Stefanie Hubig ARCHIV - German State Secretary at the Federal Minister of Justice and Consumer Protection Stefanie Hubig arrives at the EU Informal meeting of Ministers of Justice and Home Affairs in Luxembourg, 10 July 2015. EPA/MATHIEU CUGNOT (zu dpa «Focus»: Staatssekretärin setzte Range massiv unter Druck vom 07.08.2015) +++(c) dpa - Bildfunk+++ |

Foto: Mathieu Cugnot

Der Sorge von Verbänden, nach denen Dorf-Kitas um ihre Existenz fürchten müssen, weil sie zu klein sind, widerspricht die Ministerin.
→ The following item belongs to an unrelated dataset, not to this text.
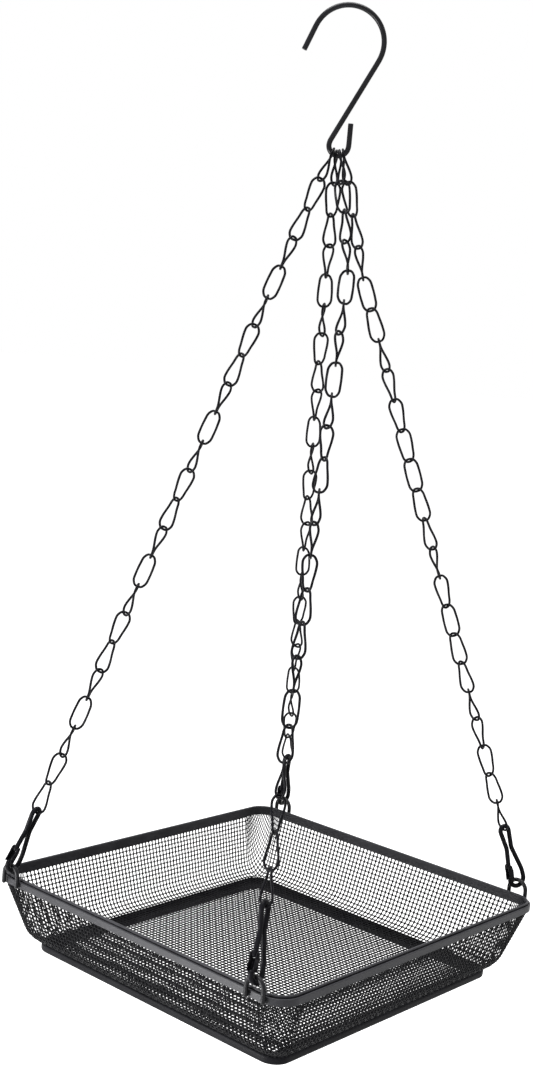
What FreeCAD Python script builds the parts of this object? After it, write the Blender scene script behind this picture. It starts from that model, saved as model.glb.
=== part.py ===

Zwei Fachkräfte sollen dort mindestens arbeiten, unabhängig von der Größe. Über ein Sozialraumbudget, das bei 46 Millionen Euro liegen soll, könnten Kitas darüber hinaus auch Sprachlehrer oder Sozialarbeiter finanzieren. „Mir kann keiner erzählen, dass mit den zusätzlichen Mitteln am Ende nicht mehr Leute eingestellt werden können“, sagt Hubig zu der Kritik am fehlenden Personal. „Dass sich nicht alle hinstellen und sagen, es ist ein richtig gutes Gesetz, finde ich schade. Aber das war zu erwarten, und es gehört zum Geschäft und zur üblichen Begleitmusik in einem Gesetzgebungsverfahren.“ Trotzdem erhalte das Ministerium viel Anerkennung dafür, was es mit dem Gesetz auf die Beine stelle.

Die Kritik von Verbänden und Kirchen hält dagegen an. Die GEW sammelt derzeit Unterschriften für mehr Personal in Kitas. „Wir können es drehen und wenden, wie wir wollen: Der Entwurf des Gesetzes wird den Notwendigkeiten nicht gerecht“, sagt Landeschef Klaus-Peter Hammer.  Regine Schuster vom Paritätischen Wohlfahrtsverband in Rheinland-Pfalz fürchtet um die Existenz von freien Anbietern, denen nach dem neuen Gesetz statt 90 Prozent nur noch 47,4 Prozent der Personalkosten pauschal an die Kitas gezahlt würden. Den Rest müssten die Träger mit den Kommunen aushandeln. „Für Ehrenamtliche ist das kaum machbar und ein Dolchstoß“, sagt Schuster. Das Bistum Trier hatte vom Land ein Investitionsprogramm in Kitas gefordert. 2019, so hofft Hubig, soll das Gesetz im Mainzer Landtag verabschiedet werden.